Member of the Uganda Parliament for Lwemiyaga, Ssembabule District
- In office 1995–2026

Personal details
- Born: 20 August 1969 (age 56) Lwemiyaga, Ssembabule
- Citizenship: Uganda
- Party: National Resistance Movement

= Theodore Ssekikubo =

Ugandan politician (b. 1969)

Ssekikubo Theodore (born 20 August 1969) is a Ugandan politician. He was the former Member of Parliament who represented Lwemiyaga County, Sembabule District in the 11th Parliament of Uganda.He was a member of parliament for 25 years. He lost his seat during the January 2026 general elections.
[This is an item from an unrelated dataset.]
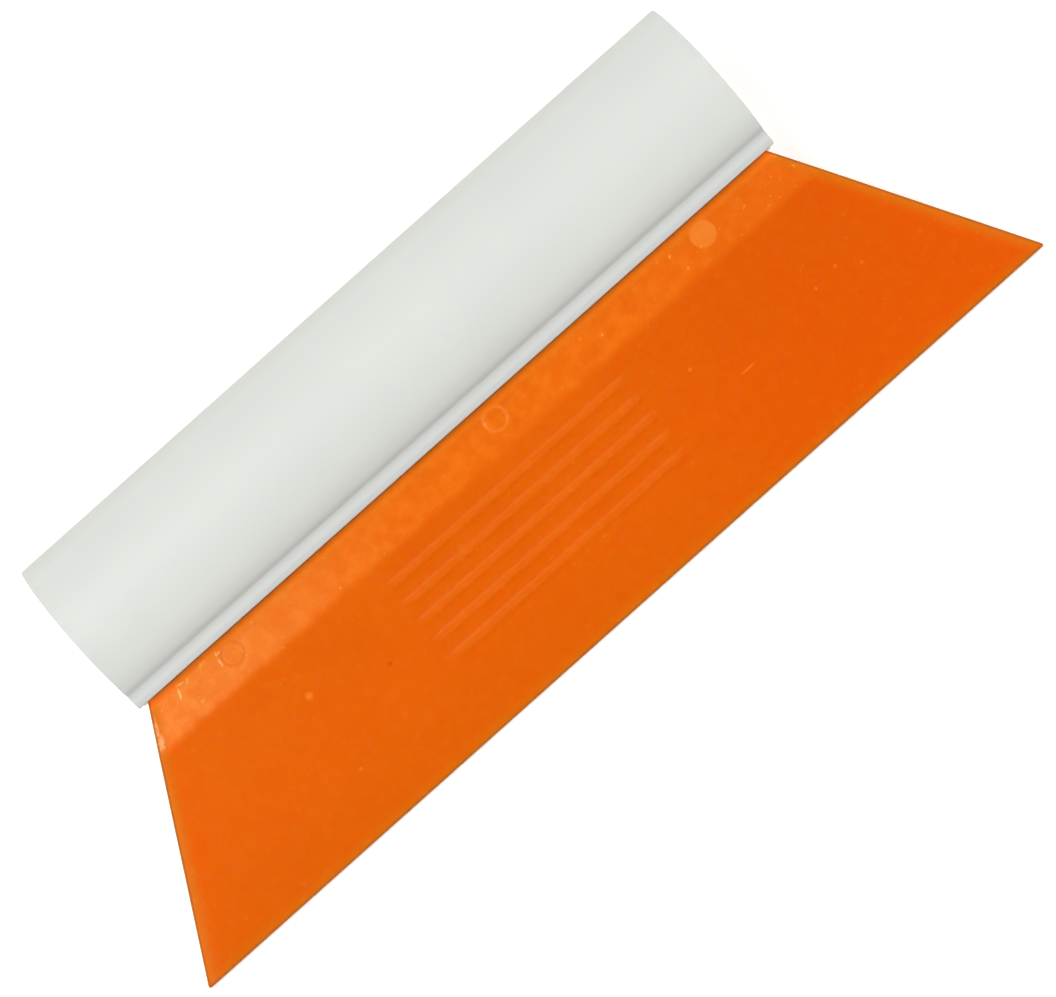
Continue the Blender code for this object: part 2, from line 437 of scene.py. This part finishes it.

== Early life and education ==
Ssekikubo was born on 20 August 1969. At Makerere University, he earned a Bachelor of Arts in Social Sciences, Master of Public Administration and Management and a Bachelor of Laws.
At Law Development Centre, Kampala, he earned a Postgraduate diploma in Legal practice.

==Career==
Before joining politics, Ssekikubo worked in the Ministry of Defence as an assistant secretary in the administrative office.
He worked as a lecturer at Ndejje University from 1998–1999.
In 2016, Ssekikubo joined the race for deputy speaker of the parliament of Uganda but eventually lost to the late Jacob Oulanyah the former deputy speaker and speaker. He lost his MP seat after 25 years of representation and has been one of the most outspoken and consistent MPs.

==Arrest==
On 10 January 2020, he was arrested for allegedly "inciting the public to move cattle in a quarantine area." He was granted bail on January 14, but was re-arrested on Jan.16.